## SOURCE MATERIAL

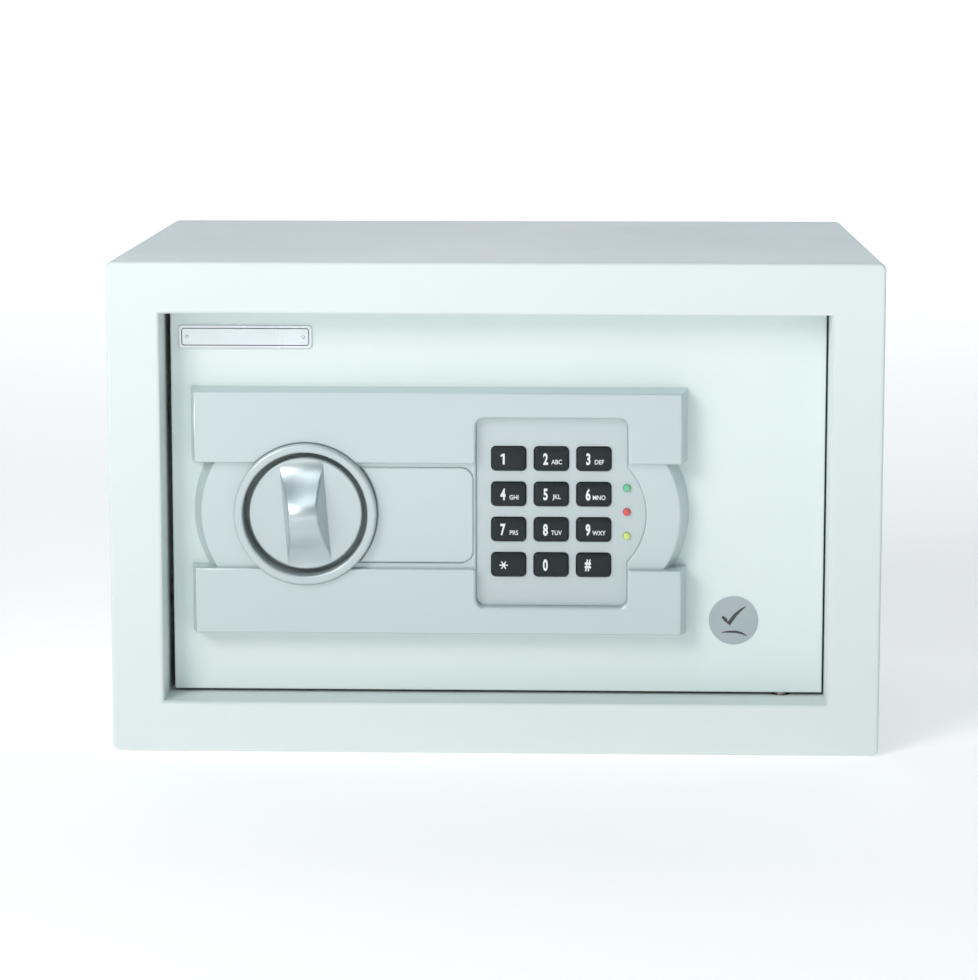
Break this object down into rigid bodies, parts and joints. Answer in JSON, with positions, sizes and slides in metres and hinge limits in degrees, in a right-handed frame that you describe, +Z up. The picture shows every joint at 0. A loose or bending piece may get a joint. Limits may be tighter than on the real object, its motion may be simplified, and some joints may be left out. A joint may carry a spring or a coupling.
{
  "type": "in room safe",
  "caption": "Small free-standing steel safe with a recessed hinged door, a rotary knob that throws two bolts, and a push-key pad with status lamps.",
  "frame": {"origin": "centre of the underside of the cabinet", "axes": "+X to the right as seen from the door, +Y towards the back, +Z up"},
  "size_m": [0.31, 0.206, 0.2],
  "materials": {
    "cabinet_paint": "fine textured powder coat",
    "door_paint": "fine textured powder coat",
    "zinc_steel": "zinc plated",
    "bronze": "sintered",
    "felt": "felt",
    "lid_plastic": "matt",
    "black_plastic": "matt",
    "cell_wrap": "wrapped can",
    "spring_steel": "bright",
    "panel_plastic": "silver paint, satin",
    "plate_plastic": "silver paint, satin",
    "bezel_plastic": "silver paint, satin",
    "knob_plastic": "silver paint, satin",
    "dome_rubber": "matt",
    "board": "solder resist",
    "lamp_green": "clear tinted",
    "lamp_red": "clear tinted",
    "lamp_yellow": "clear tinted",
    "copper_wire": "enamelled winding",
    "chrome": "plated",
    "brass": "machined",
    "wire_red": "insulation",
    "badge_metal": "brushed",
    "label": "printed film",
    "key_black": "satin",
    "red_plastic": "gloss"
  },
  "bodies": {
    "cabinet": {"body_shell": "cabinet_paint", "front_frame": "cabinet_paint", "back_panel": "cabinet_paint", "strike_plate": "zinc_steel", "door_stop": "cabinet_paint", "hinge_brackets": "zinc_steel", "hinge_bushes": "bronze", "floor_mat": "felt"},
    "door": {"door_plate": "door_paint", "hinge_pins": "zinc_steel", "hinge_blocks": "zinc_steel", "lock_bracket": "zinc_steel", "rear_cover": "door_paint", "battery_tray": "black_plastic", "batteries": "cell_wrap", "battery_contacts": "spring_steel", "lock_panel": "panel_plastic", "keypad_plate": "plate_plastic", "knob_bezel": "bezel_plastic", "keypad_dome_sheet": "dome_rubber", "keypad_circuit_board": "board", "status_lamp_green": "lamp_green", "status_lamp_red": "lamp_red", "status_lamp_yellow": "lamp_yellow", "solenoid_frame": "zinc_steel", "solenoid_coil": "copper_wire", "override_lock_barrel": "chrome", "override_lock_nut": "chrome", "wiring_loom": "wire_red", "cover_screws": "zinc_steel", "panel_screws": "zinc_steel", "guide_screws": "zinc_steel", "name_badge": "badge_metal", "inspection_label": "label", "plunger_spring": "spring_steel"},
    "knob": {"knob": "knob_plastic", "knob_spindle": "zinc_steel", "drive_cam": "zinc_steel", "spindle_circlip": "spring_steel"},
    "bolts": {"bolt_carriage": "zinc_steel", "bolt_upper": "chrome", "bolt_lower": "chrome"},
    "plunger": {"solenoid_plunger": "zinc_steel"},
    "reset_button": {"reset_button": "red_plastic"},
    "battery_lid": {"battery_lid": "lid_plastic"},
    "key_cover": {"key_cover": "panel_plastic"},
    "override": {"override_lock_plug": "brass", "override_lock_cam": "zinc_steel"},
    "key_1": {"key_1": "key_black"},
    "key_2": {"key_2": "key_black"},
    "key_3": {"key_3": "key_black"},
    "key_4": {"key_4": "key_black"},
    "key_5": {"key_5": "key_black"},
    "key_6": {"key_6": "key_black"},
    "key_7": {"key_7": "key_black"},
    "key_8": {"key_8": "key_black"},
    "key_9": {"key_9": "key_black"},
    "key_star": {"key_star": "key_black"},
    "key_0": {"key_0": "key_black"},
    "key_hash": {"key_hash": "key_black"}
  },
  "joints": [
    {"name": "door_swing", "type": "hinge", "parent": "cabinet", "child": "door", "pos_m": [0.11672, -0.0788, 0.1], "axis": [0, 0, 1], "range_deg": [0, 100]},
    {"name": "knob_turn", "type": "hinge", "parent": "door", "child": "knob", "pos_m": [-0.0764, -0.09, 0.0975], "axis": [0, -1, 0], "range_deg": [0, 90]},
    {"name": "bolt_slide", "type": "slide", "parent": "door", "child": "bolts", "axis": [-1, 0, 0], "range_m": [0, 0.01414]},
    {"name": "plunger_lift", "type": "slide", "parent": "door", "child": "plunger", "axis": [0, 0, 1], "range_m": [0, 0.002], "stiffness_N_per_m": 100, "springref_m": -0.003, "deforming": ["plunger_spring"]},
    {"name": "key_1_press", "type": "slide", "parent": "door", "child": "key_1", "axis": [0, 1, 0], "range_m": [0, 0.001], "stiffness_N_per_m": 500},
    {"name": "key_2_press", "type": "slide", "parent": "door", "child": "key_2", "axis": [0, 1, 0], "range_m": [0, 0.001], "stiffness_N_per_m": 500},
    {"name": "key_3_press", "type": "slide", "parent": "door", "child": "key_3", "axis": [0, 1, 0], "range_m": [0, 0.001], "stiffness_N_per_m": 500},
    {"name": "key_4_press", "type": "slide", "parent": "door", "child": "key_4", "axis": [0, 1, 0], "range_m": [0, 0.001], "stiffness_N_per_m": 500},
    {"name": "key_5_press", "type": "slide", "parent": "door", "child": "key_5", "axis": [0, 1, 0], "range_m": [0, 0.001], "stiffness_N_per_m": 500},
    {"name": "key_6_press", "type": "slide", "parent": "door", "child": "key_6", "axis": [0, 1, 0], "range_m": [0, 0.001], "stiffness_N_per_m": 500},
    {"name": "key_7_press", "type": "slide", "parent": "door", "child": "key_7", "axis": [0, 1, 0], "range_m": [0, 0.001], "stiffness_N_per_m": 500},
    {"name": "key_8_press", "type": "slide", "parent": "door", "child": "key_8", "axis": [0, 1, 0], "range_m": [0, 0.001], "stiffness_N_per_m": 500},
    {"name": "key_9_press", "type": "slide", "parent": "door", "child": "key_9", "axis": [0, 1, 0], "range_m": [0, 0.001], "stiffness_N_per_m": 500},
    {"name": "key_star_press", "type": "slide", "parent": "door", "child": "key_star", "axis": [0, 1, 0], "range_m": [0, 0.001], "stiffness_N_per_m": 500},
    {"name": "key_0_press", "type": "slide", "parent": "door", "child": "key_0", "axis": [0, 1, 0], "range_m": [0, 0.001], "stiffness_N_per_m": 500},
    {"name": "key_hash_press", "type": "slide", "parent": "door", "child": "key_hash", "axis": [0, 1, 0], "range_m": [0, 0.001], "stiffness_N_per_m": 500},
    {"name": "reset_press", "type": "slide", "parent": "door", "child": "reset_button", "axis": [0, -1, 0], "range_m": [0, 0.0015], "stiffness_N_per_m": 500},
    {"name": "battery_lid_off", "type": "slide", "parent": "door", "child": "battery_lid", "axis": [0, 1, 0], "range_m": [0, 0.06]},
    {"name": "key_cover_off", "type": "slide", "parent": "door", "child": "key_cover", "axis": [0, -1, 0], "range_m": [0, 0.02]},
    {"name": "override_turn", "type": "hinge", "parent": "door", "child": "override", "pos_m": [-0.024, -0.08, 0.0975], "axis": [0, -1, 0], "range_deg": [0, 90]}
  ],
  "couplings": [
    {"joint": "knob_turn", "follows": "bolt_slide", "rad_per_m": 111.07}
  ]
}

## WHAT THE TASK ASKS
Reproduce every line of the data verbatim.

## RESPONSE FOR THIS EXERCISE
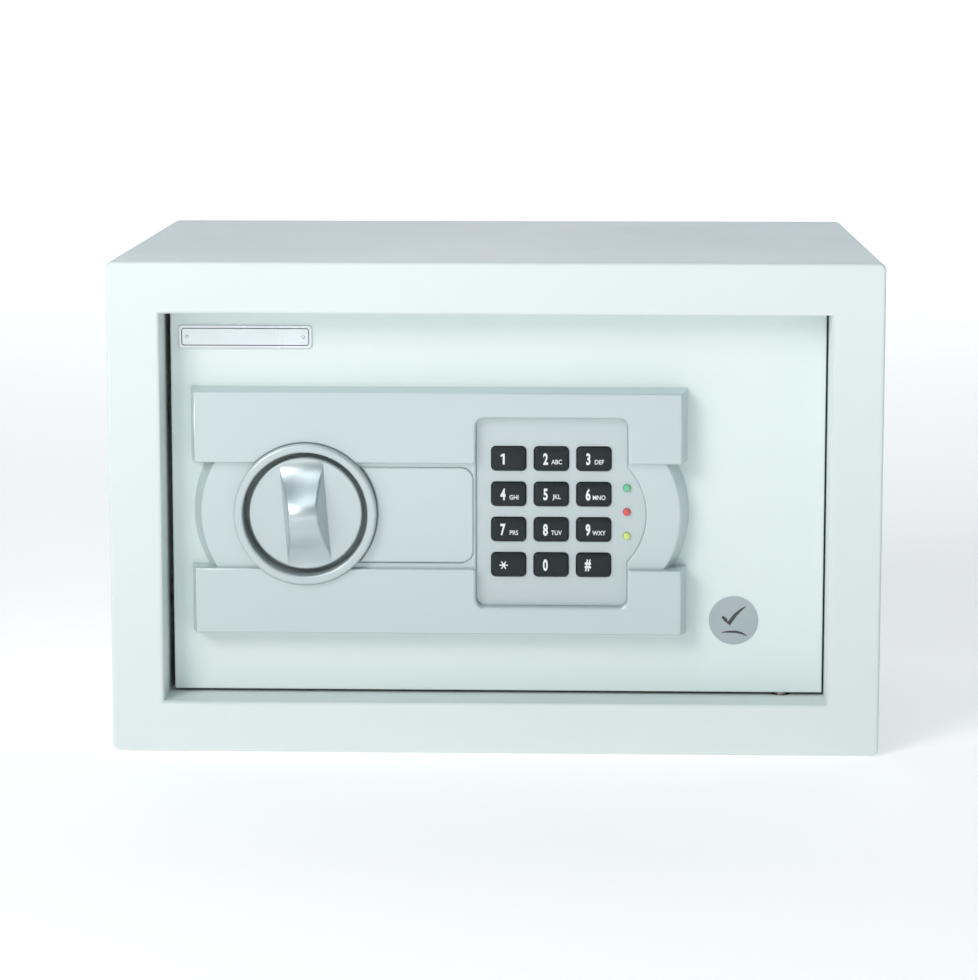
Break this object down into rigid bodies, parts and joints. Answer in JSON, with positions, sizes and slides in metres and hinge limits in degrees, in a right-handed frame that you describe, +Z up. The picture shows every joint at 0. A loose or bending piece may get a joint. Limits may be tighter than on the real object, its motion may be simplified, and some joints may be left out. A joint may carry a spring or a coupling.
{
  "type": "in room safe",
  "caption": "Small free-standing steel safe with a recessed hinged door, a rotary knob that throws two bolts, and a push-key pad with status lamps.",
  "frame": {"origin": "centre of the underside of the cabinet", "axes": "+X to the right as seen from the door, +Y towards the back, +Z up"},
  "size_m": [0.31, 0.206, 0.2],
  "materials": {
    "cabinet_paint": "fine textured powder coat",
    "door_paint": "fine textured powder coat",
    "zinc_steel": "zinc plated",
    "bronze": "sintered",
    "felt": "felt",
    "lid_plastic": "matt",
    "black_plastic": "matt",
    "cell_wrap": "wrapped can",
    "spring_steel": "bright",
    "panel_plastic": "silver paint, satin",
    "plate_plastic": "silver paint, satin",
    "bezel_plastic": "silver paint, satin",
    "knob_plastic": "silver paint, satin",
    "dome_rubber": "matt",
    "board": "solder resist",
    "lamp_green": "clear tinted",
    "lamp_red": "clear tinted",
    "lamp_yellow": "clear tinted",
    "copper_wire": "enamelled winding",
    "chrome": "plated",
    "brass": "machined",
    "wire_red": "insulation",
    "badge_metal": "brushed",
    "label": "printed film",
    "key_black": "satin",
    "red_plastic": "gloss"
  },
  "bodies": {
    "cabinet": {"body_shell": "cabinet_paint", "front_frame": "cabinet_paint", "back_panel": "cabinet_paint", "strike_plate": "zinc_steel", "door_stop": "cabinet_paint", "hinge_brackets": "zinc_steel", "hinge_bushes": "bronze", "floor_mat": "felt"},
    "door": {"door_plate": "door_paint", "hinge_pins": "zinc_steel", "hinge_blocks": "zinc_steel", "lock_bracket": "zinc_steel", "rear_cover": "door_paint", "battery_tray": "black_plastic", "batteries": "cell_wrap", "battery_contacts": "spring_steel", "lock_panel": "panel_plastic", "keypad_plate": "plate_plastic", "knob_bezel": "bezel_plastic", "keypad_dome_sheet": "dome_rubber", "keypad_circuit_board": "board", "status_lamp_green": "lamp_green", "status_lamp_red": "lamp_red", "status_lamp_yellow": "lamp_yellow", "solenoid_frame": "zinc_steel", "solenoid_coil": "copper_wire", "override_lock_barrel": "chrome", "override_lock_nut": "chrome", "wiring_loom": "wire_red", "cover_screws": "zinc_steel", "panel_screws": "zinc_steel", "guide_screws": "zinc_steel", "name_badge": "badge_metal", "inspection_label": "label", "plunger_spring": "spring_steel"},
    "knob": {"knob": "knob_plastic", "knob_spindle": "zinc_steel", "drive_cam": "zinc_steel", "spindle_circlip": "spring_steel"},
    "bolts": {"bolt_carriage": "zinc_steel", "bolt_upper": "chrome", "bolt_lower": "chrome"},
    "plunger": {"solenoid_plunger": "zinc_steel"},
    "reset_button": {"reset_button": "red_plastic"},
    "battery_lid": {"battery_lid": "lid_plastic"},
    "key_cover": {"key_cover": "panel_plastic"},
    "override": {"override_lock_plug": "brass", "override_lock_cam": "zinc_steel"},
    "key_1": {"key_1": "key_black"},
    "key_2": {"key_2": "key_black"},
    "key_3": {"key_3": "key_black"},
    "key_4": {"key_4": "key_black"},
    "key_5": {"key_5": "key_black"},
    "key_6": {"key_6": "key_black"},
    "key_7": {"key_7": "key_black"},
    "key_8": {"key_8": "key_black"},
    "key_9": {"key_9": "key_black"},
    "key_star": {"key_star": "key_black"},
    "key_0": {"key_0": "key_black"},
    "key_hash": {"key_hash": "key_black"}
  },
  "joints": [
    {"name": "door_swing", "type": "hinge", "parent": "cabinet", "child": "door", "pos_m": [0.11672, -0.0788, 0.1], "axis": [0, 0, 1], "range_deg": [0, 100]},
    {"name": "knob_turn", "type": "hinge", "parent": "door", "child": "knob", "pos_m": [-0.0764, -0.09, 0.0975], "axis": [0, -1, 0], "range_deg": [0, 90]},
    {"name": "bolt_slide", "type": "slide", "parent": "door", "child": "bolts", "axis": [-1, 0, 0], "range_m": [0, 0.01414]},
    {"name": "plunger_lift", "type": "slide", "parent": "door", "child": "plunger", "axis": [0, 0, 1], "range_m": [0, 0.002], "stiffness_N_per_m": 100, "springref_m": -0.003, "deforming": ["plunger_spring"]},
    {"name": "key_1_press", "type": "slide", "parent": "door", "child": "key_1", "axis": [0, 1, 0], "range_m": [0, 0.001], "stiffness_N_per_m": 500},
    {"name": "key_2_press", "type": "slide", "parent": "door", "child": "key_2", "axis": [0, 1, 0], "range_m": [0, 0.001], "stiffness_N_per_m": 500},
    {"name": "key_3_press", "type": "slide", "parent": "door", "child": "key_3", "axis": [0, 1, 0], "range_m": [0, 0.001], "stiffness_N_per_m": 500},
    {"name": "key_4_press", "type": "slide", "parent": "door", "child": "key_4", "axis": [0, 1, 0], "range_m": [0, 0.001], "stiffness_N_per_m": 500},
    {"name": "key_5_press", "type": "slide", "parent": "door", "child": "key_5", "axis": [0, 1, 0], "range_m": [0, 0.001], "stiffness_N_per_m": 500},
    {"name": "key_6_press", "type": "slide", "parent": "door", "child": "key_6", "axis": [0, 1, 0], "range_m": [0, 0.001], "stiffness_N_per_m": 500},
    {"name": "key_7_press", "type": "slide", "parent": "door", "child": "key_7", "axis": [0, 1, 0], "range_m": [0, 0.001], "stiffness_N_per_m": 500},
    {"name": "key_8_press", "type": "slide", "parent": "door", "child": "key_8", "axis": [0, 1, 0], "range_m": [0, 0.001], "stiffness_N_per_m": 500},
    {"name": "key_9_press", "type": "slide", "parent": "door", "child": "key_9", "axis": [0, 1, 0], "range_m": [0, 0.001], "stiffness_N_per_m": 500},
    {"name": "key_star_press", "type": "slide", "parent": "door", "child": "key_star", "axis": [0, 1, 0], "range_m": [0, 0.001], "stiffness_N_per_m": 500},
    {"name": "key_0_press", "type": "slide", "parent": "door", "child": "key_0", "axis": [0, 1, 0], "range_m": [0, 0.001], "stiffness_N_per_m": 500},
    {"name": "key_hash_press", "type": "slide", "parent": "door", "child": "key_hash", "axis": [0, 1, 0], "range_m": [0, 0.001], "stiffness_N_per_m": 500},
    {"name": "reset_press", "type": "slide", "parent": "door", "child": "reset_button", "axis": [0, -1, 0], "range_m": [0, 0.0015], "stiffness_N_per_m": 500},
    {"name": "battery_lid_off", "type": "slide", "parent": "door", "child": "battery_lid", "axis": [0, 1, 0], "range_m": [0, 0.06]},
    {"name": "key_cover_off", "type": "slide", "parent": "door", "child": "key_cover", "axis": [0, -1, 0], "range_m": [0, 0.02]},
    {"name": "override_turn", "type": "hinge", "parent": "door", "child": "override", "pos_m": [-0.024, -0.08, 0.0975], "axis": [0, -1, 0], "range_deg": [0, 90]}
  ],
  "couplings": [
    {"joint": "knob_turn", "follows": "bolt_slide", "rad_per_m": 111.07}
  ]
}